Operators need to understand failures in detail: where open holes have collapsed, how viscous carrier fluids have performed in the well, where shunt failures have occurred, where alpha waves have stalled, which perforations have packed and to what extent, and where and when screens and washpipes have been damaged. As illustrated by the case studies in the complete paper, detailed analysis of downhole pressure and temperature gauges can provide answers to these questions. The complete paper presents seven examples from openhole completions, but the concepts and principles covered are equally applicable to cased-hole completions. For reasons of space, only one of these case studies is discussed in this synopsis. The case ­studies address the following failures:

  • Stuck string during run in hole
  • Bridging during viscous gravel packing
  • Bridging during water packing
  • Gravel pack carrier-fluid failure
  • Shunt failure
  • Screen and washpipe erosion damage
  • Openhole packer-seal failure

Principles of Analysis

While the trends in the measured downhole pressures can provide insights, section friction pressure analysis provides much more detail. This method relies on the fact that, in a circulating system, the pressure recorded by any downhole gauge is the sum of the hydrostatic and friction pressures. Removing the hydrostatic from a gauge pressure enables the calculation of the friction-pressure component attributed to the flow path downstream of that gauge. Taking the difference between the friction pressure at subsequent gauges isolates the friction pressure for the portion of the flow path between them, the response of which is independent of events in the remainder of the system.

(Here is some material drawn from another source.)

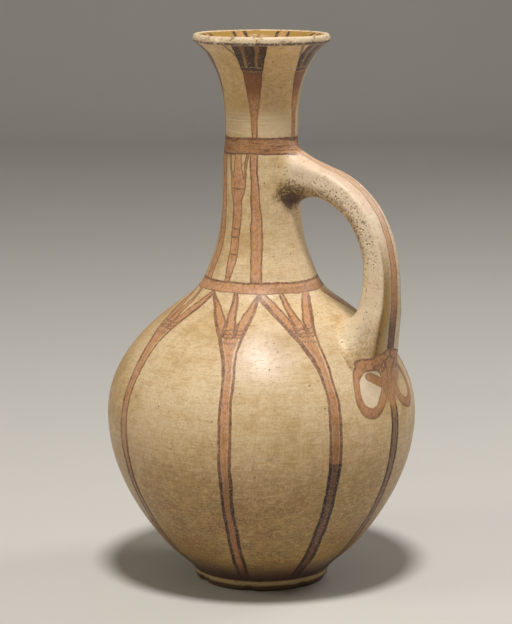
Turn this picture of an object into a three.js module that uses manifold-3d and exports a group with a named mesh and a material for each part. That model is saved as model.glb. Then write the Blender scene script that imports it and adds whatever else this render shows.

Therefore, the friction trends observed can be attributed to events occurring between the two ­gauges, enabling events to be located and tracked accurately through the system.

Downhole temperature measurements can also be used to determine fluid arrival and displacement through the system. Fluids with different thermal properties conduct heat differently during displacement, creating different temperature signatures as they pass the downhole gauges in the system.

Post-Job Evaluation Work Flow

A detailed post-job evaluation work flow coupled with an appropriate software modeling tool can be used to compare measured data with simulated data and validate the placement model. After the treatment is completed, surface and downhole data must be obtained from the gauges, then processed and prepared for analysis. First the surface and downhole data files are imported into a software tool and time-synchronized. Data offsets and noise are corrected, and the data is parsed into appropriate data ranges that describe the job. The initial conditions for each range must be defined or hydrostatic corrections made, depending on the evaluation mode chosen. Once these steps are complete, analysis calculations can be performed to generate the friction and temperature curves that are used to identify the events that have occurred during the job.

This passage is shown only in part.